In 2021, the event went hybrid. Some movies were screened at Segra Stadium, home of the Fayetteville Woodpeckers baseball team. The rest were shown online.

 

The festival was a totally live event again in 2022. Johnson says watching movies is always better on the big screen than on a home TV.  

 

“It’s the whole social setting, culture thing,” she said.

 
This Year’s Festival

 

A 10-member panel decides Jury Awards at the end of the festival. Regular audience members can help decide Audience Award winners by voting for their favorite films from the weekend.

 

Wright and Johnson are high on a few films they’ve already seen.
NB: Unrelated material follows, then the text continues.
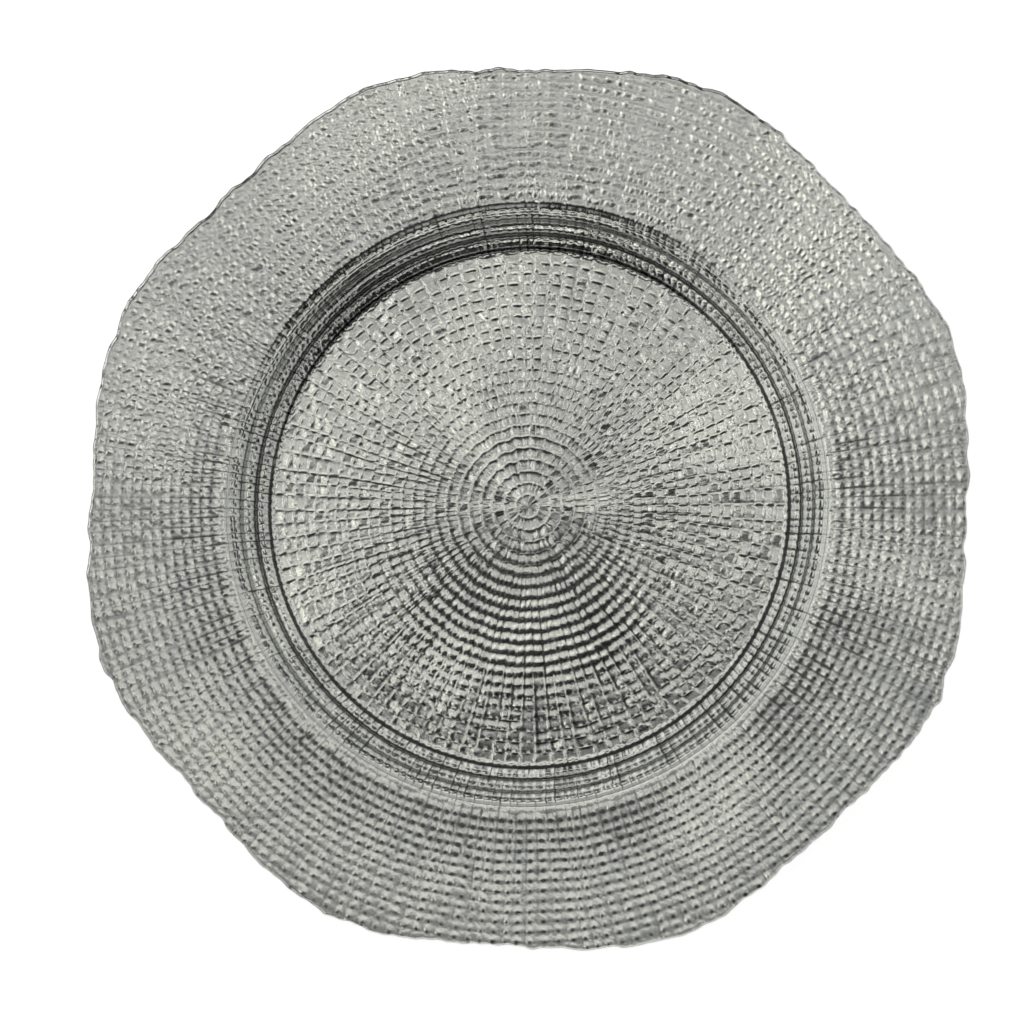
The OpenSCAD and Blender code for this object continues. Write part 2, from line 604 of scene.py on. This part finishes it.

One is called “Hedgehog,” which follows a Ukrainian girl who finds a Russian soldier in the family barn.

 

New for this year is Dinner and a Movie Director, which will allow attendees to have a meal and ask questions of independent movie director Indy Saini. Two Indigo Moon wins last year helped Saini land a Showtime distribution deal.  

 

“All of the filmmakers in attendance will be coming to listen to her talk,” said Johnson. “I just want to hear how her past year has been.”

 

What’s mind-blowing about the dinner is that admission is just $10. That includes drinks, dessert, and the ability to talk with an Indigo Moon Film Fest success story.

 

Putting on the dinner and film festival is a logistical nightmare so the festival will use multiple screening locations this year. They include the Capital Encore Academy Theater and the Cameo Art House Theatre’s upstairs Loge screening area.  

 

The Cameo has been a festival venue since the start. Anyone who’s been there knows it’s the perfect place to watch independent movies due to its quiet and cozy atmosphere.

 

Centrally located in the heart of downtown Fayetteville, the Cameo is nothing like the mega-cineplexes that have proliferated across suburban America. And that’s a good thing, according to Johnson.

 

“People don’t know how lucky they are to have an arthouse theater here in town,” she said.

 

The same could be said of the Indigo Moon Film Fest.